- _DATASET EXCERPT_
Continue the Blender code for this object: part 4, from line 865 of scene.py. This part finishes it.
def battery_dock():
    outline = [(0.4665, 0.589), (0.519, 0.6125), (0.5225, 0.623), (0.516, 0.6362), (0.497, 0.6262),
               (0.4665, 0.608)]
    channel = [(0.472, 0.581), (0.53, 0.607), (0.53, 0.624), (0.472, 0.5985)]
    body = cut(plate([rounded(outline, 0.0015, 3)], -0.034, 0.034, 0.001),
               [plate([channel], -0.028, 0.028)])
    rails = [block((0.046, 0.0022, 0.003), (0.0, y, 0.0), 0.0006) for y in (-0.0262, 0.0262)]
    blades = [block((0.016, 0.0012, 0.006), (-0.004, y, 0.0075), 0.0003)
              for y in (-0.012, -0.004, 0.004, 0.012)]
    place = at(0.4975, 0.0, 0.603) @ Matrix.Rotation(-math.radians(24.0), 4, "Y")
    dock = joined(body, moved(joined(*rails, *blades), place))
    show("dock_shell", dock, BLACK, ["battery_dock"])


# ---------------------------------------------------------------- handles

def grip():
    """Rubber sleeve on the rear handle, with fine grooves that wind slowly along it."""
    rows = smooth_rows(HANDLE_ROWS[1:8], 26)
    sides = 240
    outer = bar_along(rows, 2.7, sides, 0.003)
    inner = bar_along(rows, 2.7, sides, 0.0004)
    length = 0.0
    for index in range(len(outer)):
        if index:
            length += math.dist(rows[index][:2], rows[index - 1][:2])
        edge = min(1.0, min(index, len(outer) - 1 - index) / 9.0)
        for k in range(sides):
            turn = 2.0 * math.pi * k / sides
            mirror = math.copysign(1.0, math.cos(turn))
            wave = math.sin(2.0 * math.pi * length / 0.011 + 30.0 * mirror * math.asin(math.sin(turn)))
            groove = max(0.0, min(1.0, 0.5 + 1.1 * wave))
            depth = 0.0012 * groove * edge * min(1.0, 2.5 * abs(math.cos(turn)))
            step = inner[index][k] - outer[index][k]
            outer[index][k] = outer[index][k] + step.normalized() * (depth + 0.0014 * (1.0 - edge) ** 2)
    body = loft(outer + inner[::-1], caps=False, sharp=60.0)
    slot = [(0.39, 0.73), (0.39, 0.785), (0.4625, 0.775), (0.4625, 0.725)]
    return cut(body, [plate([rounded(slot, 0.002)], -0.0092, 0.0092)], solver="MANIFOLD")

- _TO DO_
Write out every line of the material again, exactly as it reads.

- _TASK ANSWER_
Continue the Blender code for this object: part 4, from line 865 of scene.py. This part finishes it.
def battery_dock():
    outline = [(0.4665, 0.589), (0.519, 0.6125), (0.5225, 0.623), (0.516, 0.6362), (0.497, 0.6262),
               (0.4665, 0.608)]
    channel = [(0.472, 0.581), (0.53, 0.607), (0.53, 0.624), (0.472, 0.5985)]
    body = cut(plate([rounded(outline, 0.0015, 3)], -0.034, 0.034, 0.001),
               [plate([channel], -0.028, 0.028)])
    rails = [block((0.046, 0.0022, 0.003), (0.0, y, 0.0), 0.0006) for y in (-0.0262, 0.0262)]
    blades = [block((0.016, 0.0012, 0.006), (-0.004, y, 0.0075), 0.0003)
              for y in (-0.012, -0.004, 0.004, 0.012)]
    place = at(0.4975, 0.0, 0.603) @ Matrix.Rotation(-math.radians(24.0), 4, "Y")
    dock = joined(body, moved(joined(*rails, *blades), place))
    show("dock_shell", dock, BLACK, ["battery_dock"])


# ---------------------------------------------------------------- handles

def grip():
    """Rubber sleeve on the rear handle, with fine grooves that wind slowly along it."""
    rows = smooth_rows(HANDLE_ROWS[1:8], 26)
    sides = 240
    outer = bar_along(rows, 2.7, sides, 0.003)
    inner = bar_along(rows, 2.7, sides, 0.0004)
    length = 0.0
    for index in range(len(outer)):
        if index:
            length += math.dist(rows[index][:2], rows[index - 1][:2])
        edge = min(1.0, min(index, len(outer) - 1 - index) / 9.0)
        for k in range(sides):
            turn = 2.0 * math.pi * k / sides
            mirror = math.copysign(1.0, math.cos(turn))
            wave = math.sin(2.0 * math.pi * length / 0.011 + 30.0 * mirror * math.asin(math.sin(turn)))
            groove = max(0.0, min(1.0, 0.5 + 1.1 * wave))
            depth = 0.0012 * groove * edge * min(1.0, 2.5 * abs(math.cos(turn)))
            step = inner[index][k] - outer[index][k]
            outer[index][k] = outer[index][k] + step.normalized() * (depth + 0.0014 * (1.0 - edge) ** 2)
    body = loft(outer + inner[::-1], caps=False, sharp=60.0)
    slot = [(0.39, 0.73), (0.39, 0.785), (0.4625, 0.775), (0.4625, 0.725)]
    return cut(body, [plate([rounded(slot, 0.002)], -0.0092, 0.0092)], solver="MANIFOLD")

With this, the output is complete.